§ Given task
Find the lines with the string "materials" and return them.

§ Data section

★ ★ ★ ★ ★

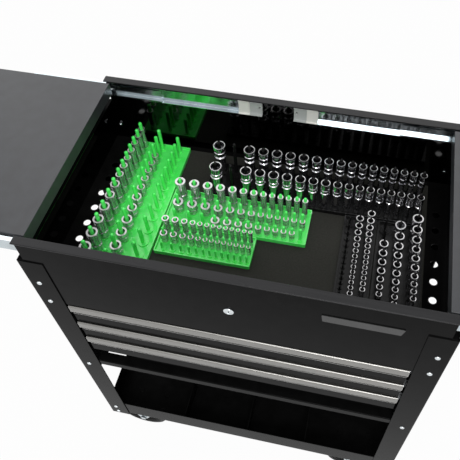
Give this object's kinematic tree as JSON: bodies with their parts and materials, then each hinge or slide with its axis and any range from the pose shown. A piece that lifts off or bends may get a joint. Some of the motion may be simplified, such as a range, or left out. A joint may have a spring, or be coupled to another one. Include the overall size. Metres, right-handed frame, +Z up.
{
  "type": "sliding top tool cart",
  "caption": "Tool cart with two sliding lids over a shallow compartment of socket racks, shallow drawers below it, and an open lower tray on casters.",
  "frame": {"origin": "on the floor, under the middle of the cart", "axes": "+X to the right along the lids' travel, -Y towards the front with the drawers, +Z up"},
  "size_m": [1.471, 0.4296, 1],
  "materials": {
    "black_paint": "gloss",
    "lid_paint": "satin",
    "rim_paint": "satin",
    "pull_aluminium": "satin",
    "zinc_steel": "satin",
    "bolt_chrome": "polished",
    "badge_chrome": "satin",
    "socket_chrome": "polished",
    "mat_foam": "matte",
    "green_plastic": "gloss",
    "black_plastic": "gloss",
    "wheel_rubber": "matte"
  },
  "bodies": {
    "cart": {"front_posts": "black_paint", "rear_posts": "black_paint", "front_panel": "black_paint", "rear_panel": "black_paint", "side_panels": "black_paint", "compartment_floor": "black_paint", "cabinet_sides": "black_paint", "cabinet_rear_panel": "black_paint", "front_bottom_rail": "black_paint", "lower_tray": "black_paint", "tray_dividers": "black_paint", "rims": "rim_paint", "liner_mat": "mat_foam", "frame_bolts": "bolt_chrome", "caster_bolts": "black_paint", "lock_bezel": "bolt_chrome", "badge_plate": "badge_chrome", "lid_slide_channels": "zinc_steel", "drawer_slide_channels": "zinc_steel", "caster_plates": "zinc_steel", "rigid_caster_frames": "zinc_steel"},
    "left_lid": {"left_lid": "lid_paint", "left_lid_slide_inners": "zinc_steel"},
    "left_lid_middles": {"left_lid_slide_middles": "zinc_steel"},
    "right_lid": {"right_lid": "lid_paint", "right_lid_slide_inners": "zinc_steel"},
    "right_lid_middles": {"right_lid_slide_middles": "zinc_steel"},
    "drawer_1": {"drawer_1_box": "black_paint", "drawer_1_pull": "pull_aluminium", "drawer_1_slide_inners": "zinc_steel"},
    "drawer_1_middles": {"drawer_1_slide_middles": "zinc_steel"},
    "drawer_2": {"drawer_2_box": "black_paint", "drawer_2_pull": "pull_aluminium", "drawer_2_slide_inners": "zinc_steel"},
    "drawer_2_middles": {"drawer_2_slide_middles": "zinc_steel"},
    "drawer_3": {"drawer_3_box": "black_paint", "drawer_3_pull": "pull_aluminium", "drawer_3_slide_inners": "zinc_steel"},
    "drawer_3_middles": {"drawer_3_slide_middles": "zinc_steel"},
    "lock": {"lock_cylinder": "bolt_chrome"},
    "front_left_fork": {"front_left_caster_fork": "zinc_steel"},
    "front_left_pedal": {"front_left_brake_pedal": "zinc_steel"},
    "front_left_wheel": {"front_left_wheel": "wheel_rubber"},
    "front_right_wheel": {"front_right_wheel": "wheel_rubber"},
    "rear_left_fork": {"rear_left_caster_fork": "zinc_steel"},
    "rear_left_pedal": {"rear_left_brake_pedal": "zinc_steel"},
    "rear_left_wheel": {"rear_left_wheel": "wheel_rubber"},
    "rear_right_wheel": {"rear_right_wheel": "wheel_rubber"},
    "green_rack_left": {"green_rack_left": "green_plastic", "green_rack_left_sockets": "socket_chrome"},
    "green_rack_middle": {"green_rack_middle": "green_plastic", "green_rack_middle_sockets": "socket_chrome"},
    "green_rack_front": {"green_rack_front": "green_plastic", "green_rack_front_sockets": "socket_chrome"},
    "black_rack_rear": {"black_rack_rear": "black_plastic", "black_rack_rear_sockets": "socket_chrome"},
    "black_rack_inner": {"black_rack_inner": "black_plastic", "black_rack_inner_sockets": "socket_chrome"},
    "black_rack_outer": {"black_rack_outer": "black_plastic", "black_rack_outer_sockets": "socket_chrome"}
  },
  "joints": [
    {"name": "left_lid_slide", "type": "slide", "parent": "cart", "child": "left_lid", "axis": [-1, 0, 0], "range_m": [-0.3525, 0]},
    {"name": "left_middles_slide", "type": "slide", "parent": "cart", "child": "left_lid_middles", "axis": [-1, 0, 0], "range_m": [-0.1675, 0]},
    {"name": "right_lid_slide", "type": "slide", "parent": "cart", "child": "right_lid", "axis": [1, 0, 0], "range_m": [-0.3525, 0]},
    {"name": "right_middles_slide", "type": "slide", "parent": "cart", "child": "right_lid_middles", "axis": [1, 0, 0], "range_m": [-0.1675, 0]},
    {"name": "drawer_1_slide", "type": "slide", "parent": "cart", "child": "drawer_1", "axis": [0, -1, 0], "range_m": [0, 0.34]},
    {"name": "drawer_1_middles_slide", "type": "slide", "parent": "cart", "child": "drawer_1_middles", "axis": [0, -1, 0], "range_m": [0, 0.17]},
    {"name": "drawer_2_slide", "type": "slide", "parent": "cart", "child": "drawer_2", "axis": [0, -1, 0], "range_m": [0, 0.34]},
    {"name": "drawer_2_middles_slide", "type": "slide", "parent": "cart", "child": "drawer_2_middles", "axis": [0, -1, 0], "range_m": [0, 0.17]},
    {"name": "drawer_3_slide", "type": "slide", "parent": "cart", "child": "drawer_3", "axis": [0, -1, 0], "range_m": [0, 0.34]},
    {"name": "drawer_3_middles_slide", "type": "slide", "parent": "cart", "child": "drawer_3_middles", "axis": [0, -1, 0], "range_m": [0, 0.17]},
    {"name": "lock_turn", "type": "hinge", "parent": "cart", "child": "lock", "pos_m": [0, -0.209, 0.892], "axis": [0, 1, 0], "range_deg": [0, 90]},
    {"name": "front_left_swivel", "type": "hinge", "parent": "cart", "child": "front_left_fork", "pos_m": [-0.281, -0.164, 0.143], "axis": [0, 0, 1], "continuous": true},
    {"name": "front_left_wheel_turn", "type": "hinge", "parent": "front_left_fork", "child": "front_left_wheel", "pos_m": [-0.315, -0.164, 0.0635], "axis": [0, 1, 0], "continuous": true},
    {"name": "front_left_brake_turn", "type": "hinge", "parent": "front_left_fork", "child": "front_left_pedal", "pos_m": [-0.345, -0.164, 0.13], "axis": [0, 1, 0], "range_deg": [-12, 0]},
    {"name": "front_right_wheel_turn", "type": "hinge", "parent": "cart", "child": "front_right_wheel", "pos_m": [0.281, -0.164, 0.0635], "axis": [0, 1, 0], "continuous": true},
    {"name": "rear_left_swivel", "type": "hinge", "parent": "cart", "child": "rear_left_fork", "pos_m": [-0.281, 0.164, 0.143], "axis": [0, 0, 1], "continuous": true},
    {"name": "rear_left_wheel_turn", "type": "hinge", "parent": "rear_left_fork", "child": "rear_left_wheel", "pos_m": [-0.315, 0.164, 0.0635], "axis": [0, 1, 0], "continuous": true},
    {"name": "rear_left_brake_turn", "type": "hinge", "parent": "rear_left_fork", "child": "rear_left_pedal", "pos_m": [-0.345, 0.164, 0.13], "axis": [0, 1, 0], "range_deg": [-12, 0]},
    {"name": "rear_right_wheel_turn", "type": "hinge", "parent": "cart", "child": "rear_right_wheel", "pos_m": [0.281, 0.164, 0.0635], "axis": [0, 1, 0], "continuous": true},
    {"name": "green_rack_left_lift", "type": "slide", "parent": "cart", "child": "green_rack_left", "axis": [0, 0, 1], "range_m": [0, 0.15]},
    {"name": "green_rack_middle_lift", "type": "slide", "parent": "cart", "child": "green_rack_middle", "axis": [0, 0, 1], "range_m": [0, 0.15]},
    {"name": "green_rack_front_lift", "type": "slide", "parent": "cart", "child": "green_rack_front", "axis": [0, 0, 1], "range_m": [0, 0.15]},
    {"name": "black_rack_rear_lift", "type": "slide", "parent": "cart", "child": "black_rack_rear", "axis": [0, 0, 1], "range_m": [0, 0.15]},
    {"name": "black_rack_inner_lift", "type": "slide", "parent": "cart", "child": "black_rack_inner", "axis": [0, 0, 1], "range_m": [0, 0.15]},
    {"name": "black_rack_outer_lift", "type": "slide", "parent": "cart", "child": "black_rack_outer", "axis": [0, 0, 1], "range_m": [0, 0.15]}
  ],
  "couplings": [
    {"joint": "left_middles_slide", "follows": "left_lid_slide", "ratio": 0.475},
    {"joint": "right_middles_slide", "follows": "right_lid_slide", "ratio": 0.475},
    {"joint": "drawer_1_middles_slide", "follows": "drawer_1_slide", "ratio": 0.5},
    {"joint": "drawer_2_middles_slide", "follows": "drawer_2_slide", "ratio": 0.5},
    {"joint": "drawer_3_middles_slide", "follows": "drawer_3_slide", "ratio": 0.5}
  ]
}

★ ★ ★ ★ ★

§ Answer in full
Give this object's kinematic tree as JSON: bodies with their parts and materials, then each hinge or slide with its axis and any range from the pose shown. A piece that lifts off or bends may get a joint. Some of the motion may be simplified, such as a range, or left out. A joint may have a spring, or be coupled to another one. Include the overall size. Metres, right-handed frame, +Z up.
  "materials": {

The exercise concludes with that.